• _WHAT THE TASK REQUIRES_
Reproduce exactly the lines from the one containing "plan_leaves(set_leaf_choices(stem), room) for" down to the one containing "bpy.context.scene.collection.objects.link(empty)", including both of those lines, and nothing else.
----------
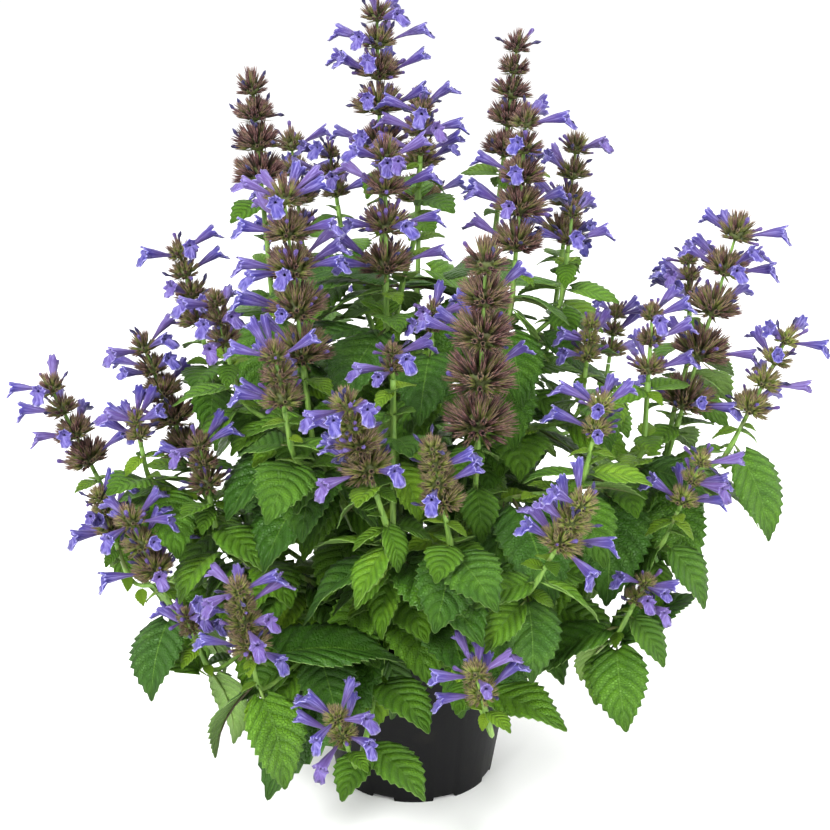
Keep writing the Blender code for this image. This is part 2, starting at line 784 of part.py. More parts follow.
def leaf_choices(stem):
    """For each leaf of a planned stem: its line's owner, its pair and the places to try for it.

    Leaves stand in crossed pairs. Those in front that would point into the plant's middle are left out.
    """
    choices = []
    for head, line, _ in stem:
        if head[0] in BARE_BRANCHES:
            continue
        is_leader = head is stem[0][0]
        draw = random.Random(head[0] + "_leaves")
        turn = draw.uniform(0, 180)
        for step, (point, drop) in enumerate(leaf_nodes(line, is_leader)):
            size = leaf_size(point, drop)
            length = size * (LEAF_LENGTH if is_leader else SIDE_LEAF_LENGTH)
            spread = min(1, point.xy.length / HIDDEN_RADIUS)
            sag = LEAF_DROOP * size * spread + LOW_LEAF_DROOP * lowness(point)
            away = math.atan2(point.y - HIDDEN_CENTRE_Y, point.x)
            for side in (0, 180):
                azimuth = turn + 90 * step + side + draw.uniform(-AZIMUTH_SPREAD, AZIMUTH_SPREAD)
                pitch = LEAF_RISE - sag + draw.uniform(-PITCH_SPREAD, PITCH_SPREAD)
                roll = draw.uniform(-ROLL_SPREAD, ROLL_SPREAD)
                bend = (LEAST_BEND + BEND_WITH_SIZE * size) * draw.uniform(0.8, 1.2)
                reach = length * draw.uniform(0.88, 1.1)
                faces_in = math.cos(math.radians(azimuth) - away) < FACING_OUT
                is_hidden = point.xy.length < HIDDEN_RADIUS and point.y < HIDDEN_BACK_Y
                if faces_in and is_hidden and drop > FIRST_LEAF_DROP:
                    continue
                places = places_near(point, azimuth, pitch, roll, reach, bend)
                choices.append((head[0] + "_line", f"{head[0]}_pair_{step}", places))
    return choices


def leaf_frame(place):
    """The leaf's own axes: +Y along it, +Z out of its upper face. Its root is sunk in the stem."""
    root, azimuth, pitch, roll = place[:4]
    return (
        Matrix.Translation(root)
        @ turned_z(math.radians(azimuth - 90))
        @ Matrix.Rotation(math.radians(pitch), 4, "X")
        @ Matrix.Rotation(math.radians(roll), 4, "Y")
        @ Matrix.Translation((0, -ROOT_SINK, 0))
    )


def blade_point(t, across, lift, length, bend):
    """A point of the arched blade: t along the midrib, across it, and lifted off it."""
    angle = bend * t
    along = Vector((0, math.sin(angle), math.cos(angle) - 1)) / bend * length
    normal = Vector((0, math.sin(angle), math.cos(angle)))
    return along + Vector((across, 0, 0)) + normal * lift


def half_width(t, length):
    """Half the blade's width at t: an egg shape, widest below its middle."""
    u = (t - PETIOLE_SHARE) / (1 - PETIOLE_SHARE)
    return LEAF_WIDTH_SHARE / 2 * length * WIDTH_SCALE * u**FOOT_ROUNDING * (1 - u) ** TIP_TAPER


def blade_edge(length):
    """(t, half width) round one side of the leaf: petiole, heart-shaped foot and teeth."""
    teeth = 3 if length > TOOTHED_LENGTH else 2
    edge = [(0, 0), (PETIOLE_SHARE, PETIOLE_HALF_WIDTH)][: teeth - 1]
    foot = PETIOLE_SHARE + 0.05
    edge.append((foot, 0.75 * half_width(foot + 0.03, length)))
    for k in range(teeth):
        valley = PETIOLE_SHARE + (1 - PETIOLE_SHARE) * (k + 0.12) / (teeth + 0.15)
        point = PETIOLE_SHARE + (1 - PETIOLE_SHARE) * (k + 0.72) / (teeth + 0.15)
        if k > 0:
            edge.append((valley, 0.9 * half_width(valley, length)))
        edge.append((point, 1.08 * half_width(point, length)))
    return edge


def make_leaf(place, grow=0.0):
    """An arched blade, folded along its midrib and thinned to its toothed edge: a loft from rib to edge."""
    length, bend = place[4] + grow, place[5]
    edge = blade_edge(length)
    bm = bmesh.new()
    root = bm.verts.new(blade_point(0, 0, 0, length, bend))
    tip = bm.verts.new(blade_point(1, 0, 0, length, bend))
    rib = bm.verts.new(blade_point(RIB_MIDDLE, 0, grow, length, bend))
    keel = bm.verts.new(blade_point(RIB_MIDDLE, 0, -BLADE_THICKNESS - grow, length, bend))
    for side in (1, -1):
        rim = [
            bm.verts.new(blade_point(t, side * (width + grow), width * BLADE_FOLD, length, bend))
            for t, width in edge[1:]
        ]
        rim = [root] + rim + [tip]
        for near, far in zip(rim, rim[1:]):
            bm.faces.new((rib, far, near))
            bm.faces.new((keel, far, near))
    bmesh.ops.recalc_face_normals(bm, faces=bm.faces)
    bm.transform(leaf_frame(place))
    return bm


def height_above_outline(point):
    """How far a point is above the plant's lower outline, which rises to both sides and to the back."""
    return point.z - LOWEST_TIP - max(0, math.hypot(point.x, max(0, point.y)) - OUTLINE_RADIUS)


def plan_leaves(choices, room):
    """The first place of each leaf that is clear of everything but its own stem and its pair."""
    planned = []
    for own_line, pair, places in choices:
        for place in places:
            guard = make_leaf(place, CLEARANCE)
            is_high = min(height_above_outline(v.co) for v in guard.verts) > 0
            if is_high and not room.met_by(guard, (own_line, pair)):
                room.add(guard, pair)
                planned.append(place)
                break
            guard.free()
    return planned


def make_stem(name, stem, leaves, parts, material):
    """The leader, its branches and all their leaves, as one body."""
    tubes = [make_tube(line, radius, STEM_TOP_RADIUS, parts) for _, line, radius in stem]
    joined = new_collection("joined_to_" + name)
    for i, tube in enumerate(tubes[1:]):
        object_of(tube, f"branch_{i}", joined)
    for i, place in enumerate(leaves):
        object_of(make_leaf(place), f"leaf_{i}", joined)
    obj = object_of(tubes[0], "stem_" + name, parts, material)
    apply_boolean(obj, joined, "UNION", "MANIFOLD")
    tidy_union(obj)


def main():
    clear_scene()
    parts = new_collection("potted_catmint")
    pot_black = new_material("pot_plastic", POT_BLACK, 0.55)
    soil_brown = new_material("soil", SOIL_BROWN, 0.95)
    green = new_material("leaf", LEAF_GREEN, 0.6)
    brown = new_material("calyx", CALYX_BROWN, 0.7)

    make_pot(parts, pot_black)
    make_soil(parts, soil_brown)

    room = Room()
    add_pot_to_room(room)
    all_heads = [head for heads in HEADS.values() for head in heads]
    for head in all_heads:
        room.add(make_head(head, grow=CLEARANCE), head[0])
    stems = {name: plan_stem(name, room, parts) for name in HEADS}
    flowers = {head[0]: plan_flowers(head, room) for head in all_heads}
    leaves = {name: plan_leaves(set_leaf_choices(stem), room) for name, stem in stems.items()}
    for name, stem in stems.items():
        leaves[name] += plan_leaves(leaf_choices(stem), room)

    for head in all_heads:
        object_of(make_head(head, flowers[head[0]]), "head_" + head[0], parts, brown)
    for name, stem in stems.items():
        make_stem(name, stem, leaves[name], parts, green)
    print(len(all_heads), "heads with", sum(map(len, flowers.values())), "flowers")
    print(len(stems), "stems with", sum(map(len, leaves.values())), "leaves")


main()
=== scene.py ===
# %% [markdown]
# # A potted catmint in full flower
# The plant stands in a black nursery pot. Its square green stems carry pairs of toothed leaves, and each
# branch ends in a head of stacked whorls: rings of spiky brown-purple calyces with violet-blue flowers
# among them. The solid model gives every stem, head and large leaf its place. This lesson works out the
# same places again from the same numbers, then grows the fine plant there.

# %% Load the frame
import math
import random

import bmesh
import bpy
from mathutils import Matrix, Vector, noise
from mathutils.bvhtree import BVHTree


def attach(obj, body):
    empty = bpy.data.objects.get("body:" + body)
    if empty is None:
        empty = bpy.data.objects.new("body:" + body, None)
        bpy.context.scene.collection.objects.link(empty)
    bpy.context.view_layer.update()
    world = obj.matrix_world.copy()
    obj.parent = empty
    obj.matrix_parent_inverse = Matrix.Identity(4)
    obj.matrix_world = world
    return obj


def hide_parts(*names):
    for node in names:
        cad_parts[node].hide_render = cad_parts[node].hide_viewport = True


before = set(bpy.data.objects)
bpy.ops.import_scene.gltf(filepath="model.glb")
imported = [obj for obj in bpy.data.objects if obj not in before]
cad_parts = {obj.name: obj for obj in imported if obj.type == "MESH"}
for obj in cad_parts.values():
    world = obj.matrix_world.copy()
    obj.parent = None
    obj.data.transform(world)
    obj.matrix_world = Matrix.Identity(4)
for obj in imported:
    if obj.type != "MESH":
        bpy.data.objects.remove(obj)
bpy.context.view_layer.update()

MM = 0.001
UP = Vector((0, 0, 1))
print(len(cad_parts), "nodes in the frame")

# %% [markdown]
# ## The camera
# The photograph looks at the plant from the front and from about twenty degrees above. A long lens a little
# over a metre away gives the same mild perspective. The camera comes first, so that every later step can be
# checked through it.

# %% Camera
LENS = 76.97
SENSOR_WIDTH = 36
CAMERA_PLACE = (0.0009, -1.10, 0.66)
LOOK_DOWN = 19.96

camera_data = bpy.data.cameras.new("camera")
camera_data.lens = LENS
camera_data.sensor_width = SENSOR_WIDTH
camera = bpy.data.objects.new("camera", camera_data)
camera.location = CAMERA_PLACE
camera.rotation_euler = (math.radians(90 - LOOK_DOWN), 0, 0)
bpy.context.scene.collection.objects.link(camera)
bpy.context.scene.camera = camera
print("camera at", tuple(round(value, 3) for value in camera.location))

# %% [markdown]
# ## Small tools
# Shapes are made as bmeshes and moved by matrices. A finished bmesh becomes an object at the origin, with its
# place in its mesh. Some shapes are measured only, to see whether two would meet.

# %% Mesh tools
def pointing(direction):
    """A turn that brings +Z to the direction."""
    return direction.to_track_quat("Z", "Y").to_matrix().to_4x4()


def turned_z(angle):
    return Matrix.Rotation(angle, 4, "Z")


def around(radius, angle, height):
    """A point at an angle round the +Z axis."""
    return Vector((radius * math.cos(angle), radius * math.sin(angle), height))


def aim_of(azimuth, rise):
    """A direction of length 1, by its azimuth and its rise above the level."""
    return around(math.cos(rise), azimuth, math.sin(rise))


def evaluated_mesh(obj):
    graph = bpy.context.evaluated_depsgraph_get()
    return bpy.data.meshes.new_from_object(obj.evaluated_get(graph))


def cone(low_radius, high_radius, low, high, sides, place=Matrix.Identity(4)):
    bm = bmesh.new()
    bmesh.ops.create_cone(
        bm, cap_ends=True, segments=sides, radius1=low_radius, radius2=high_radius, depth=high - low
    )
    bmesh.ops.translate(bm, verts=bm.verts, vec=UP * (low + high) / 2)
    bm.transform(place)
    return bm


def mesh_object(bm, name, materials):
    """Turns a finished bmesh into a smooth-shaded object at the origin."""
    mesh = bpy.data.meshes.new(name)
    bm.to_mesh(mesh)
    bm.free()
    for material in materials:
        mesh.materials.append(material)
    mesh.shade_smooth()
    obj = bpy.data.objects.new(name, mesh)
    bpy.context.scene.collection.objects.link(obj)
    return obj


print("mesh tools ready")

# %% A record of the room that is taken
class Room:
    """The shapes placed so far, so that the next one can be turned clear of them."""

    def __init__(self):
        self.shapes = []

    @staticmethod
    def box(bm):
        low = Vector([min(v.co[i] for v in bm.verts) for i in range(3)])
        high = Vector([max(v.co[i] for v in bm.verts) for i in range(3)])
        return low, high

    def add(self, bm, owner):
        self.shapes.append((BVHTree.FromBMesh(bm), *self.box(bm), owner))
        bm.free()

    def met_by(self, bm, but_not=()):
        """The owner of a shape that bm's surface crosses, or None."""
        low, high = self.box(bm)
        tree = BVHTree.FromBMesh(bm)
        for other, other_low, other_high, owner in self.shapes:
            apart = any(low[i] > other_high[i] or high[i] < other_low[i] for i in range(3))
            if owner not in but_not and not apart and tree.overlap(other):
                return owner
        return None


print("an empty room holds", len(Room().shapes), "shapes")

# %% [markdown]
# ## The pot's sizes
# A nursery pot 15 cm across and 12 cm high, filled to 14 mm below its rim. The stems stand in holes in the
# soil.

# %% Pot and soil sizes
POT_HEIGHT = 120 * MM
POT_RIM_RADIUS = 75 * MM
POT_BASE_RADIUS = 55 * MM
POT_WALL = 1.3 * MM
POT_FLOOR = 1.7 * MM
RIM_BAND_HEIGHT = 12 * MM
RIM_STEP = 2.2 * MM
FOOT_HEIGHT = 3 * MM
FOOT_WALL = 1.6 * MM
CENTRE_FOOT_RADIUS = 14 * MM
NOTCHES = 8
NOTCH_WIDTH = 16 * MM
NOTCH_HEIGHT = 2.6 * MM
SOIL_TOP = 106 * MM
SOIL_EDGE_DROP = 2 * MM
SOIL_GAP = 0.5 * MM
HOLE_DEPTH = 12 * MM
SEAT_GAP = 0.3 * MM
CLEARANCE = 0.5 * MM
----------
• _THE RESPONSE_
    leaves = {name: plan_leaves(set_leaf_choices(stem), room) for name, stem in stems.items()}
    for name, stem in stems.items():
        leaves[name] += plan_leaves(leaf_choices(stem), room)

    for head in all_heads:
        object_of(make_head(head, flowers[head[0]]), "head_" + head[0], parts, brown)
    for name, stem in stems.items():
        make_stem(name, stem, leaves[name], parts, green)
    print(len(all_heads), "heads with", sum(map(len, flowers.values())), "flowers")
    print(len(stems), "stems with", sum(map(len, leaves.values())), "leaves")


main()
=== scene.py ===
# %% [markdown]
# # A potted catmint in full flower
# The plant stands in a black nursery pot. Its square green stems carry pairs of toothed leaves, and each
# branch ends in a head of stacked whorls: rings of spiky brown-purple calyces with violet-blue flowers
# among them. The solid model gives every stem, head and large leaf its place. This lesson works out the
# same places again from the same numbers, then grows the fine plant there.

# %% Load the frame
import math
import random

import bmesh
import bpy
from mathutils import Matrix, Vector, noise
from mathutils.bvhtree import BVHTree


def attach(obj, body):
    empty = bpy.data.objects.get("body:" + body)
    if empty is None:
        empty = bpy.data.objects.new("body:" + body, None)
        bpy.context.scene.collection.objects.link(empty)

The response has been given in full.